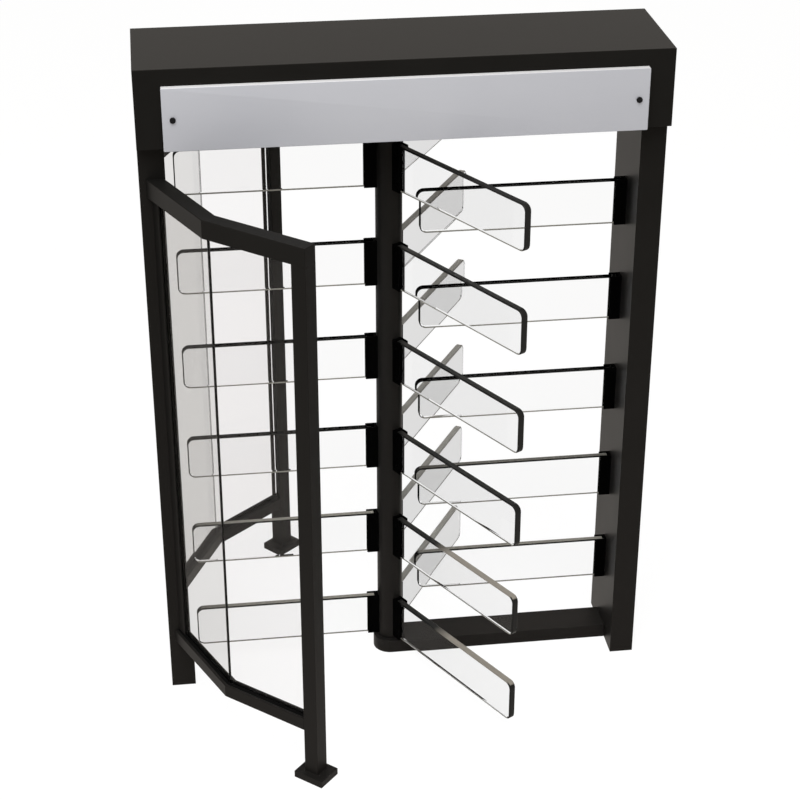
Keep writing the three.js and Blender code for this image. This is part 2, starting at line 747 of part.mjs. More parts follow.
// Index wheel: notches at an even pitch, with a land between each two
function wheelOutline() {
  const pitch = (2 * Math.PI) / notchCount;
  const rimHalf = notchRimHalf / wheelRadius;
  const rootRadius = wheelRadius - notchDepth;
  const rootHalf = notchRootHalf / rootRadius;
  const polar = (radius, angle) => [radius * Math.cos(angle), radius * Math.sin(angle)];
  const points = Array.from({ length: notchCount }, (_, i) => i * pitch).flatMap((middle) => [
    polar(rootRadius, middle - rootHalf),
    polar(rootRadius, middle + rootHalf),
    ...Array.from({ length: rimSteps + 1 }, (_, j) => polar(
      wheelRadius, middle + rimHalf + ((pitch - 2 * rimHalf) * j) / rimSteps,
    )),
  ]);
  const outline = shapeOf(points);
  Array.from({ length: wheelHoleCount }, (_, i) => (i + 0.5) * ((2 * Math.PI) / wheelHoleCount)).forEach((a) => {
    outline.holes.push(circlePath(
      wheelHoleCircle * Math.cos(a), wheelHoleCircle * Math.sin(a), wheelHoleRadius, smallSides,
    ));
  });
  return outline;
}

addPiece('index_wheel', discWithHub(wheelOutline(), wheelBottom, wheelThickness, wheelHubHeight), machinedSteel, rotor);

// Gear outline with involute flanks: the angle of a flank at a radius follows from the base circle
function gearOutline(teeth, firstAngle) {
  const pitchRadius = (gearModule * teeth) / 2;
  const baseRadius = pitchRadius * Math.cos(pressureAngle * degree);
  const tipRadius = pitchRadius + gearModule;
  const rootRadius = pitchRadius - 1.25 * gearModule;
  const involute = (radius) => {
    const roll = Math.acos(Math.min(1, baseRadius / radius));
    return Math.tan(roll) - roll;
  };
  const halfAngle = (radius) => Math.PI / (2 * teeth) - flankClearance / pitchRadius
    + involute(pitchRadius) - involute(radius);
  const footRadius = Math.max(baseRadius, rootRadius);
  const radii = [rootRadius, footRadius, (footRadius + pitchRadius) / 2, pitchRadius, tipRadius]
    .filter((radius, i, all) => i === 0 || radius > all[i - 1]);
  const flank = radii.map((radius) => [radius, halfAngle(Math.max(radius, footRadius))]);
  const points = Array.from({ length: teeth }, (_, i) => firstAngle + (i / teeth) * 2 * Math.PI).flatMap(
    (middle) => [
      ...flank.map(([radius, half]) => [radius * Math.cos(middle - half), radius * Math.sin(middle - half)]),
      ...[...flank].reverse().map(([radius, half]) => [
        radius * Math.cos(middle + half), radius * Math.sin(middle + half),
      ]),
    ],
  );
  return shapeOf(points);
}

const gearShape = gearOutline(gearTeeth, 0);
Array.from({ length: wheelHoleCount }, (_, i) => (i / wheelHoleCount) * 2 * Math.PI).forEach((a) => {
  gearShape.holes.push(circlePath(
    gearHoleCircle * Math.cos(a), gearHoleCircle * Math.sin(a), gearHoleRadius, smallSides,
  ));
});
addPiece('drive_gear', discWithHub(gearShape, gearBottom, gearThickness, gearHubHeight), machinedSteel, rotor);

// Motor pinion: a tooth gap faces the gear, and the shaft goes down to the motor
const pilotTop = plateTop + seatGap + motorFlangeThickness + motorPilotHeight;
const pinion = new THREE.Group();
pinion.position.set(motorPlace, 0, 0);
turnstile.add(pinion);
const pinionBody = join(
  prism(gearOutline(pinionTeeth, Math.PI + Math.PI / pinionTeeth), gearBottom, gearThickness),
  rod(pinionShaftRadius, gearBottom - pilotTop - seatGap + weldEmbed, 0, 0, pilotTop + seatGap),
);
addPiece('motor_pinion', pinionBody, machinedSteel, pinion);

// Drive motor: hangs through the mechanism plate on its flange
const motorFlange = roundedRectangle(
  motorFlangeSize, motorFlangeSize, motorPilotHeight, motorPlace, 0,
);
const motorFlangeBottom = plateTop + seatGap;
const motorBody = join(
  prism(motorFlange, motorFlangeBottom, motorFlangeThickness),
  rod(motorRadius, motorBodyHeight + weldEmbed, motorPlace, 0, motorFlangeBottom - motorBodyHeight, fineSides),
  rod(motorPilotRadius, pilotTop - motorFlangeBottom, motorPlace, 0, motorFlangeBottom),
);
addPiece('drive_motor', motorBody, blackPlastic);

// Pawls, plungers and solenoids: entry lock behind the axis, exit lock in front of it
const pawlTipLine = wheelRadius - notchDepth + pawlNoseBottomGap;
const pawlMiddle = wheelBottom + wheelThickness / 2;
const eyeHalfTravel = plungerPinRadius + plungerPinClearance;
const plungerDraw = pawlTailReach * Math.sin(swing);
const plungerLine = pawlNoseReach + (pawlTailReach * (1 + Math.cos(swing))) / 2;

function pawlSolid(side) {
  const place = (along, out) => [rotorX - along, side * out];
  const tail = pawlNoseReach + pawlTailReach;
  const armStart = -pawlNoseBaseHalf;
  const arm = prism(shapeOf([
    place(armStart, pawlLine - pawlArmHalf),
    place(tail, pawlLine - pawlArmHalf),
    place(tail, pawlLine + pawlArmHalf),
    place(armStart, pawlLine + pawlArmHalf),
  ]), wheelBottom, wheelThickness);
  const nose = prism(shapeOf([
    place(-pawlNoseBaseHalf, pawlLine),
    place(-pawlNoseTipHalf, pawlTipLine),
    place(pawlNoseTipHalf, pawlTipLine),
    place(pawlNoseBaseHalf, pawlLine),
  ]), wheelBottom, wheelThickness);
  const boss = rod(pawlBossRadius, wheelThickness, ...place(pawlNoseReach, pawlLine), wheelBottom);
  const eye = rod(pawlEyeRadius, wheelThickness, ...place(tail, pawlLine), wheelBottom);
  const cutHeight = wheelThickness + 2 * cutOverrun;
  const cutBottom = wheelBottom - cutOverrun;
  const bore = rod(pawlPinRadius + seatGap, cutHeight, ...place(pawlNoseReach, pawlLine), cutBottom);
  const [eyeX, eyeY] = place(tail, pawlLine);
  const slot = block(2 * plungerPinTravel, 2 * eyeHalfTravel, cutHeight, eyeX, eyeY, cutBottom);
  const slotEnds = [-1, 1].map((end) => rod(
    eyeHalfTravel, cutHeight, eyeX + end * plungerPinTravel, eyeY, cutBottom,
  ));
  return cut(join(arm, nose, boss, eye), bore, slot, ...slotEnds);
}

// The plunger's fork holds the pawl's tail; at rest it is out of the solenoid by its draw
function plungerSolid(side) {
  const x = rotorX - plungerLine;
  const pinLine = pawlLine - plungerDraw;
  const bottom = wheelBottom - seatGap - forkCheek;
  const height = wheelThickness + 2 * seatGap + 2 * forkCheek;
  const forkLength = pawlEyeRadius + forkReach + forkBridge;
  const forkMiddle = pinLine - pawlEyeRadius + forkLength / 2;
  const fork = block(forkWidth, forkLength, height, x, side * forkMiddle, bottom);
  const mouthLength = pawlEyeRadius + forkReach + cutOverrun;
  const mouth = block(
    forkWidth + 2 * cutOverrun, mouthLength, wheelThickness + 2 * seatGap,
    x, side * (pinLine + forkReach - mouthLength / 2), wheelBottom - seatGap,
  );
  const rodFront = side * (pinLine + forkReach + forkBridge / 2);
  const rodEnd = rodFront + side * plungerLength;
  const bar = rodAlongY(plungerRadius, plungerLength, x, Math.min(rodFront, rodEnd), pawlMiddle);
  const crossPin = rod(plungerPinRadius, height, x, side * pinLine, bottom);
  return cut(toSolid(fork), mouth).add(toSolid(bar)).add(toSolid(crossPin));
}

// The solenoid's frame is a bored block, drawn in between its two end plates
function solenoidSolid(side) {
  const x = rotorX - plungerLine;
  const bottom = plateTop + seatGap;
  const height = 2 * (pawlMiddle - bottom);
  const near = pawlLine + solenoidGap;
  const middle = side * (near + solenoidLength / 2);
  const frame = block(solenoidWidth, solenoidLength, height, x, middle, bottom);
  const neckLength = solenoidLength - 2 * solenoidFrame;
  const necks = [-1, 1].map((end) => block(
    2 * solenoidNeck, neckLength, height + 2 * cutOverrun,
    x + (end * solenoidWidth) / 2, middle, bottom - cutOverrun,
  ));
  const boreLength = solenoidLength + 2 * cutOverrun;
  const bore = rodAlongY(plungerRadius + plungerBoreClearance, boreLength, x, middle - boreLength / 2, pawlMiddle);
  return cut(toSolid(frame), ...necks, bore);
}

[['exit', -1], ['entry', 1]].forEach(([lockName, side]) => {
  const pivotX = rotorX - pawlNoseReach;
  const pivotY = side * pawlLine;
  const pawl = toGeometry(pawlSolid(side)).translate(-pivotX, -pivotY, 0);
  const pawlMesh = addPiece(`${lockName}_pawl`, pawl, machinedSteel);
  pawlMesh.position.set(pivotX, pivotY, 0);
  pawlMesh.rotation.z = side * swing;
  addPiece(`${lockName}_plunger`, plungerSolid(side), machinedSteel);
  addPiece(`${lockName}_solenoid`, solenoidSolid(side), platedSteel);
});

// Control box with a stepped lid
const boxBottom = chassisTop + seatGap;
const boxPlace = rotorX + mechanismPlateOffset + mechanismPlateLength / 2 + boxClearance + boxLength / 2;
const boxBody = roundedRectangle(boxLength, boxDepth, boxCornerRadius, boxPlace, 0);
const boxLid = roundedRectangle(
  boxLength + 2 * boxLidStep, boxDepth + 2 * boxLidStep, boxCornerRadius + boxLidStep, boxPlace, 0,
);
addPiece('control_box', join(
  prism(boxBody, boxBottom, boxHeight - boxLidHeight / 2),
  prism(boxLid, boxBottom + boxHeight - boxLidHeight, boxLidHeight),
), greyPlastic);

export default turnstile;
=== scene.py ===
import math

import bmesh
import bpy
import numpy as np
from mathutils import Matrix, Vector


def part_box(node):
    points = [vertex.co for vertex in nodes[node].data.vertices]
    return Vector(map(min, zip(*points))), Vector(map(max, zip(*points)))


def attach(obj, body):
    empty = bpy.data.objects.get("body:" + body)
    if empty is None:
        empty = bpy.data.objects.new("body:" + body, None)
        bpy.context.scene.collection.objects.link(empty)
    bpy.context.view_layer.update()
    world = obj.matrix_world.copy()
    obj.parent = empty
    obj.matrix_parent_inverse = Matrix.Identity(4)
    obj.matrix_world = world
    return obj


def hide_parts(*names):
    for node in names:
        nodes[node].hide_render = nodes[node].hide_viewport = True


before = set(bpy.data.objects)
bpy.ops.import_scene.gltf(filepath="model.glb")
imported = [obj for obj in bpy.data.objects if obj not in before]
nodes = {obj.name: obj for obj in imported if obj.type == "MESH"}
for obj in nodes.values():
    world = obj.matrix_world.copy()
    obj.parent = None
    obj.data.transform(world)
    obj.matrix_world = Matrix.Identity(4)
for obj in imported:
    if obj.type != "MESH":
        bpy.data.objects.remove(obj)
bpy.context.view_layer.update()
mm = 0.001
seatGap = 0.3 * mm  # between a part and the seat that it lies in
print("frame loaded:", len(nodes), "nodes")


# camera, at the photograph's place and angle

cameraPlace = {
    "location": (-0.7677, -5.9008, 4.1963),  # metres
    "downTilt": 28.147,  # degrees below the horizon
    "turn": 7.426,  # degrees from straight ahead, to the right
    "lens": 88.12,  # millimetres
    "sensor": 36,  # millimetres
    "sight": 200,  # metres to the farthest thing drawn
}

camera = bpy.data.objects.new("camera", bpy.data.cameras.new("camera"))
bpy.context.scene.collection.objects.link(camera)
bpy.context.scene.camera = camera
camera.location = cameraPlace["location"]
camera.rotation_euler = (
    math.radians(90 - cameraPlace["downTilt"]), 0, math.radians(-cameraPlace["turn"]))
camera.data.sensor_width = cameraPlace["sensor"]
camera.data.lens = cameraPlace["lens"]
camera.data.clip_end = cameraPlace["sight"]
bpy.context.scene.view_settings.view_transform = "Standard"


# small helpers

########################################

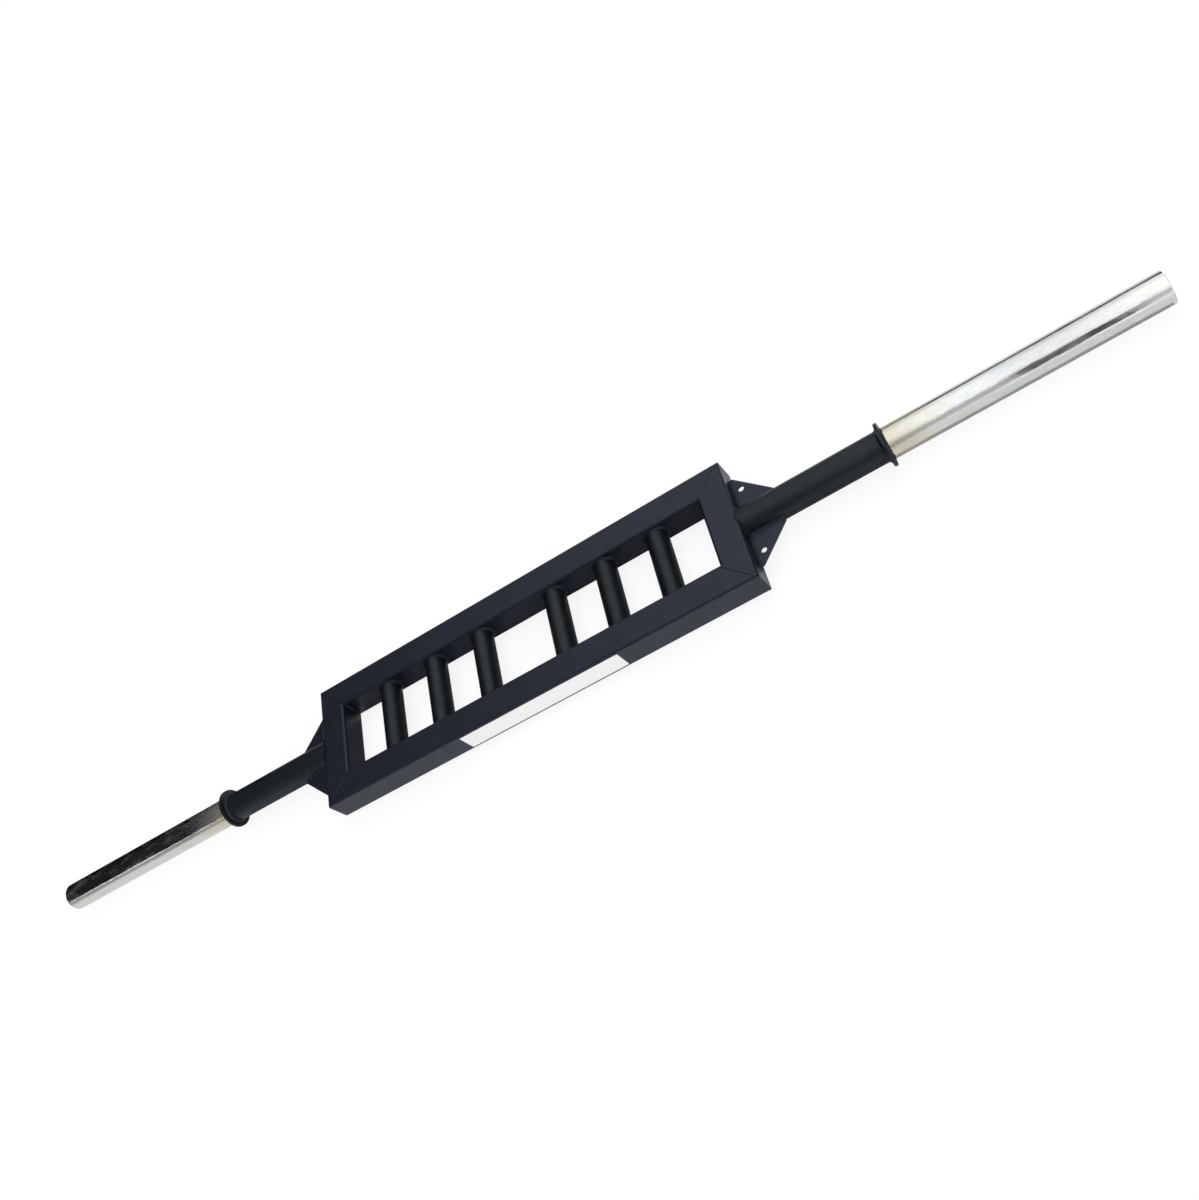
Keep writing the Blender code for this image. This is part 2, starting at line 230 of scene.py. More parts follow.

########################################

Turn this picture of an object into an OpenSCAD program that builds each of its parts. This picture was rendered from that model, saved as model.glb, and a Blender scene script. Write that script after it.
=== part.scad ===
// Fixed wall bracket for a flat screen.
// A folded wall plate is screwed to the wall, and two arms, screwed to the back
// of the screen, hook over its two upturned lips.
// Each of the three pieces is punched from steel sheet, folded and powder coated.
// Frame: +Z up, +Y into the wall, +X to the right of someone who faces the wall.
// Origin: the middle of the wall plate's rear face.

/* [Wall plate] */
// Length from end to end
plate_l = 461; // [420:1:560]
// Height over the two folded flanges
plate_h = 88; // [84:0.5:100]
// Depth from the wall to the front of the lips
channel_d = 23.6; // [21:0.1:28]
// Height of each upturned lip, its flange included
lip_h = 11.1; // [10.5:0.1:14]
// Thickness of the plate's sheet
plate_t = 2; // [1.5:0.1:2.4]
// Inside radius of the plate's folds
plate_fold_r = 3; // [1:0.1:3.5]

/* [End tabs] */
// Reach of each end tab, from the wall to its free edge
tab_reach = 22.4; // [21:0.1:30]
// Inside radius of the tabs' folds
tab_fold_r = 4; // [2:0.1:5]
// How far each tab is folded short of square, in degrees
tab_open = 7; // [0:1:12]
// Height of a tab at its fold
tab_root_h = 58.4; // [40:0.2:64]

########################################

> _EXERCISE BRIEF_
Extract, word for word, every line beginning with the one that holds "[['exit', -1], ['entry', 1]].forEach(([lockName, side])" and concluding with the one that holds "bpy.data.objects.remove(obj)". Include both of those lines.

> _FINAL RESULT_
[['exit', -1], ['entry', 1]].forEach(([lockName, side]) => {
  const pivotX = rotorX - pawlNoseReach;
  const pivotY = side * pawlLine;
  const pawl = toGeometry(pawlSolid(side)).translate(-pivotX, -pivotY, 0);
  const pawlMesh = addPiece(`${lockName}_pawl`, pawl, machinedSteel);
  pawlMesh.position.set(pivotX, pivotY, 0);
  pawlMesh.rotation.z = side * swing;
  addPiece(`${lockName}_plunger`, plungerSolid(side), machinedSteel);
  addPiece(`${lockName}_solenoid`, solenoidSolid(side), platedSteel);
});

// Control box with a stepped lid
const boxBottom = chassisTop + seatGap;
const boxPlace = rotorX + mechanismPlateOffset + mechanismPlateLength / 2 + boxClearance + boxLength / 2;
const boxBody = roundedRectangle(boxLength, boxDepth, boxCornerRadius, boxPlace, 0);
const boxLid = roundedRectangle(
  boxLength + 2 * boxLidStep, boxDepth + 2 * boxLidStep, boxCornerRadius + boxLidStep, boxPlace, 0,
);
addPiece('control_box', join(
  prism(boxBody, boxBottom, boxHeight - boxLidHeight / 2),
  prism(boxLid, boxBottom + boxHeight - boxLidHeight, boxLidHeight),
), greyPlastic);

export default turnstile;
=== scene.py ===
import math

import bmesh
import bpy
import numpy as np
from mathutils import Matrix, Vector


def part_box(node):
    points = [vertex.co for vertex in nodes[node].data.vertices]
    return Vector(map(min, zip(*points))), Vector(map(max, zip(*points)))


def attach(obj, body):
    empty = bpy.data.objects.get("body:" + body)
    if empty is None:
        empty = bpy.data.objects.new("body:" + body, None)
        bpy.context.scene.collection.objects.link(empty)
    bpy.context.view_layer.update()
    world = obj.matrix_world.copy()
    obj.parent = empty
    obj.matrix_parent_inverse = Matrix.Identity(4)
    obj.matrix_world = world
    return obj


def hide_parts(*names):
    for node in names:
        nodes[node].hide_render = nodes[node].hide_viewport = True


before = set(bpy.data.objects)
bpy.ops.import_scene.gltf(filepath="model.glb")
imported = [obj for obj in bpy.data.objects if obj not in before]
nodes = {obj.name: obj for obj in imported if obj.type == "MESH"}
for obj in nodes.values():
    world = obj.matrix_world.copy()
    obj.parent = None
    obj.data.transform(world)
    obj.matrix_world = Matrix.Identity(4)
for obj in imported:
    if obj.type != "MESH":
        bpy.data.objects.remove(obj)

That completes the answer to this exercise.